In midfield, Denis Suarez appears to be somewhat frozen out at the moment – purely because Rafinha Alcantara has relegated him to the back of Luis Enrique’s mind with his headline stealing turns. The Brazilian could well start again tomorrow, with Andres Iniesta likely to start ahead of Andre Gomes, as the Portuguese midfielder challenges for a start in his return to the Mestalla.
Of course, the Barcelona attack picks itself – as the highest scoring team in La Liga, the Blaugrana will be confident of their chances tomorrow; after all, what team can stop them?

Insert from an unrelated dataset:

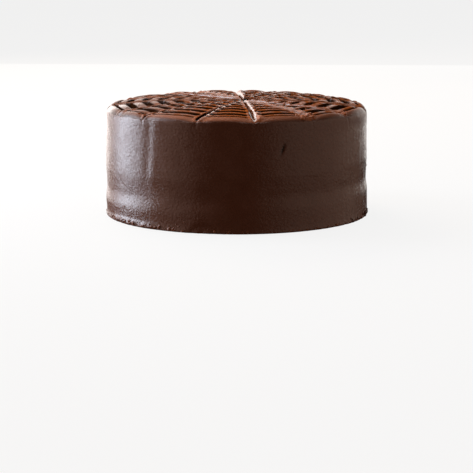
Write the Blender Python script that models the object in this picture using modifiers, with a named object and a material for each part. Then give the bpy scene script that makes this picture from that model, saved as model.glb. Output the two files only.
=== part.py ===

Cesare Prandelli’s first act as Valencia manager saw him leave Portuguese international and headline summer signing, Nani, out of the squad for their win over Sporting Gijon. Instead, reported Barcelona target Joao Cancelo was pushed forward as Prandelli experimented with a similar approach to the one that Valencia employed so successfully with Jordi Alba and Jeremy Mathieu in their stints at the club.
The issue was that this change still couldn’t liberate the starting forwards, Santi Mina and Rodrigo, to score the goals that Valencia need them to score across the season – although Mario Suarez grabbed a rare brace from midfield to ensure that it didn’t make a difference.
But that was Gijon, this is Barcelona – and Los Che are going to have to perform a lot better to replicate that result again tomorrow night.
FC Barcelona 1-2 Valencia CF – 17th April 2016 – La Liga
Despite dominating possession and registering more shots on goal, Barcelona slumped to defeat in their last visit to the Mestalla, as an own goal from Ivan Rakitic and a Santi Mina strike condemned the Blaugrana to defeat.
Barcelona (4-3-3): ter Stegen; Roberto, Mascherano, Umtiti, Digne; Busquets, Rafinha, Iniesta; Messi, Suarez, Neymar
Valencia (4-2-3-1): Alves; Montoya, Aderllan, Garay, Gaya; Perez, Suarez; Cancelo, Parejo, Mina; Rodrigo
We’re on a roll – Valencia will be tough, but they won’t be able to stop us this time round, not this early into Prandelli’s reign. 3-1 to the visitors.